Bref, le salut est dans la connaissance, et la tâche première de celui qui est sauvé consiste à transmettre à son tour cette connaissance, qui ne débouche finalement sur rien d’autre que le sentiment d’avoir percé le secret et d’être délivré des limitations du moi ; Matrix traduit cela par toutes les prouesses du héros désormais délivré du joug des lois de la physique. Il n’y a rien d’autre à faire, et Matrix n’explique pas du tout comment l’élu Neo va sauver l’humanité captive des machines.

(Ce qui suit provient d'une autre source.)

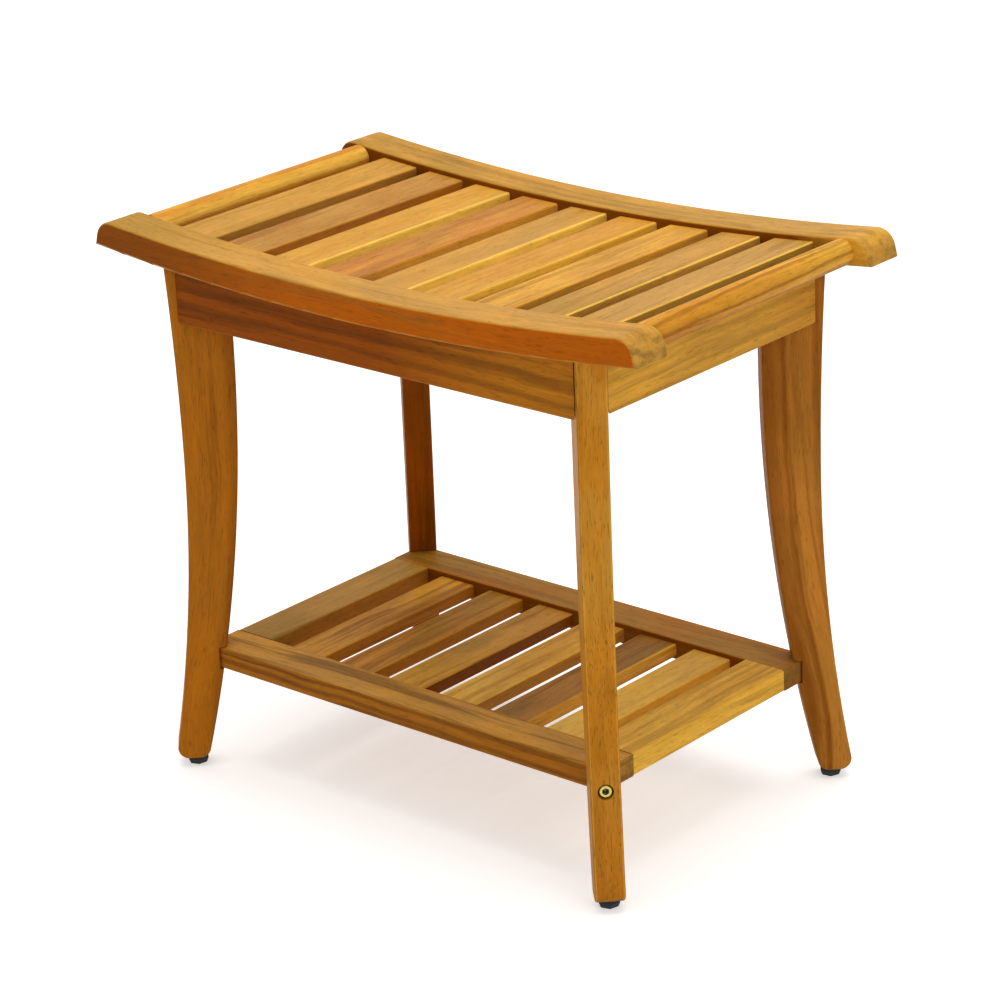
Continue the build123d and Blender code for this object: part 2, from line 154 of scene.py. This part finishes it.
# A band is a dark stripe along a board: the way it is measured, where and how wide in millimetres, how
# strong, and how steeply it leaves the board's line. A tone patch takes over the top or the flank, from
# where it starts along the board to where it is full; some are the wood's own stains, and some are
# painted shade and light along the board.
Band = namedtuple("Band", "way where width strength slope", defaults=[0.0])
StainAndShade = namedtuple("StainAndShade", "part start full tone strength")


# Nodes

class Value:
    """A number in a shader: arithmetic on it adds Math nodes."""

    def __init__(self, nodes, socket):
        self.nodes = nodes
        self.socket = socket

    def combine(self, operation, *others):
        sockets = {index + 1: other for index, other in enumerate(others)}
        node = self.nodes.node("ShaderNodeMath", {"operation": operation}, {0: self, **sockets})
        return Value(self.nodes, node.outputs[0])

    def reflected(self, operation, other):
        node = self.nodes.node("ShaderNodeMath", {"operation": operation}, {0: other, 1: self})
        return Value(self.nodes, node.outputs[0])

    def __add__(self, other):
        return self.combine("ADD", other)

    __radd__ = __add__

    def __sub__(self, other):
        return self.combine("SUBTRACT", other)

    def __rsub__(self, other):
        return self.reflected("SUBTRACT", other)

    def __mul__(self, other):
        return self.combine("MULTIPLY", other)

    def __pow__(self, other):
        return self.combine("POWER", other)

    def __abs__(self):
        return self.combine("ABSOLUTE")


class Nodes:
    """One node tree, built up node by node."""

    def __init__(self, tree):
        self.tree = tree

    def node(self, kind, settings=None, inputs=None):
        node = self.tree.nodes.new(kind)
        for name, value in (settings or {}).items():
            setattr(node, name, value)
        for key, value in (inputs or {}).items():
            self.feed(node.inputs[key], value)
        return node

    def feed(self, socket, value):
        if isinstance(value, Value):
            value = value.socket
        if isinstance(value, bpy.types.NodeSocket):
            self.tree.links.new(value, socket)
        else:
            socket.default_value = value

    def vector(self, x, y, z):
        return self.node("ShaderNodeCombineXYZ", inputs={0: x, 1: y, 2: z}).outputs[0]

    def noise(self, vector, detail=2.0, roughness=0.5):
        """Smooth noise about 0.5 at a place given in the pattern's own units."""
        node = self.node("ShaderNodeTexNoise", {"noise_dimensions": "3D"}, {
            "Vector": vector, "Scale": 1.0, "Detail": detail, "Roughness": roughness, "Distortion": 0.0})
        return Value(self, node.outputs[0])

    def placed(self, vector, axes=(0, 1, 2), centre=(0.0, 0.0, 0.0), turn=0.0):
        """The numbers of a vector from a centre, turned about Z by degrees, in the order of these axes."""
        mapped = self.node("ShaderNodeMapping", {"vector_type": "TEXTURE"}, {
            "Vector": vector, "Location": centre, "Rotation": (0.0, 0.0, math.radians(-turn))})
        parts = self.node("ShaderNodeSeparateXYZ", inputs={0: mapped.outputs[0]}).outputs
        return [Value(self, parts[axis]) for axis in axes]

    def step(self, value, start, full):
        """0 up to the start and 1 from where it is full, with a smooth change between them."""
        node = self.node("ShaderNodeMapRange", {"interpolation_type": "SMOOTHSTEP"}, {
            "Value": value, "From Min": start, "From Max": full})
        return Value(self, node.outputs[0])

    def mix(self, factor, a, b, blend="MIX"):
        """One colour turned towards another by a factor."""
        node = self.node("ShaderNodeMix", {"data_type": "RGBA", "blend_type": blend}, {0: factor, 6: a, 7: b})
        return node.outputs[2]

    def backdrop_rays(self):
        """1 for a ray that shows the backdrop: straight from the camera, in a gloss or through glass."""
        rays = self.node("ShaderNodeLightPath").outputs
        direct, glossy, through = (
            Value(self, rays[f"Is {kind} Ray"]) for kind in ("Camera", "Glossy", "Transmission"))
        return (direct + glossy + through).combine("MINIMUM", 1.0)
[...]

Neo a percé à jour le code de la matrice, certes, et celle-ci n’a plus de pouvoir sur lui. Mais comment les prisonniers vont-ils être libérés ? La question a-t-elle un sens pour un héros qu’on voit monter au ciel comme une fusée ?

Confusions
Matrix joue sur la confusion entre la gnose et une perspective chrétienne. J’en veux pour preuve diverses réactions entendues à propos du film. En cela, il ne fait rien d’autre que continuer une vieille tradition : vue de l’extérieur, la gnose présente de grandes ressemblances avec le christianisme ; en réalité, elle lui est radicalement opposée. Le christianisme, faut-il le rappeler, enseigne que la création est bonne, que l’homme peut s’y réaliser en entrant en relation avec Dieu, et que la vraie vie se joue justement dans cette relation. La connaissance recherchée pour elle-même est un piège auquel l’homme se laisse prendre quand il cède à la tentation de la toute-puissance en voulant se faire Dieu. C’est là le sens profond de l’histoire d’Adam et Eve, qui mangent du fruit de l’arbre de la connaissance.
Ou alors, on dira que Matrix illustre la position du christianisme gnostique. Mais pas seulement : comme l’ont montré d’autres articles consacrés au film, l’autre grande source d’inspiration est le bouddhisme. Etant moi-même peu familier du bouddhisme, je renvoie à l’excellent article de Frances Flannery-Dailey et Rachel Wagner Wake up ! Gnosticism and Buddhism in The Matrix.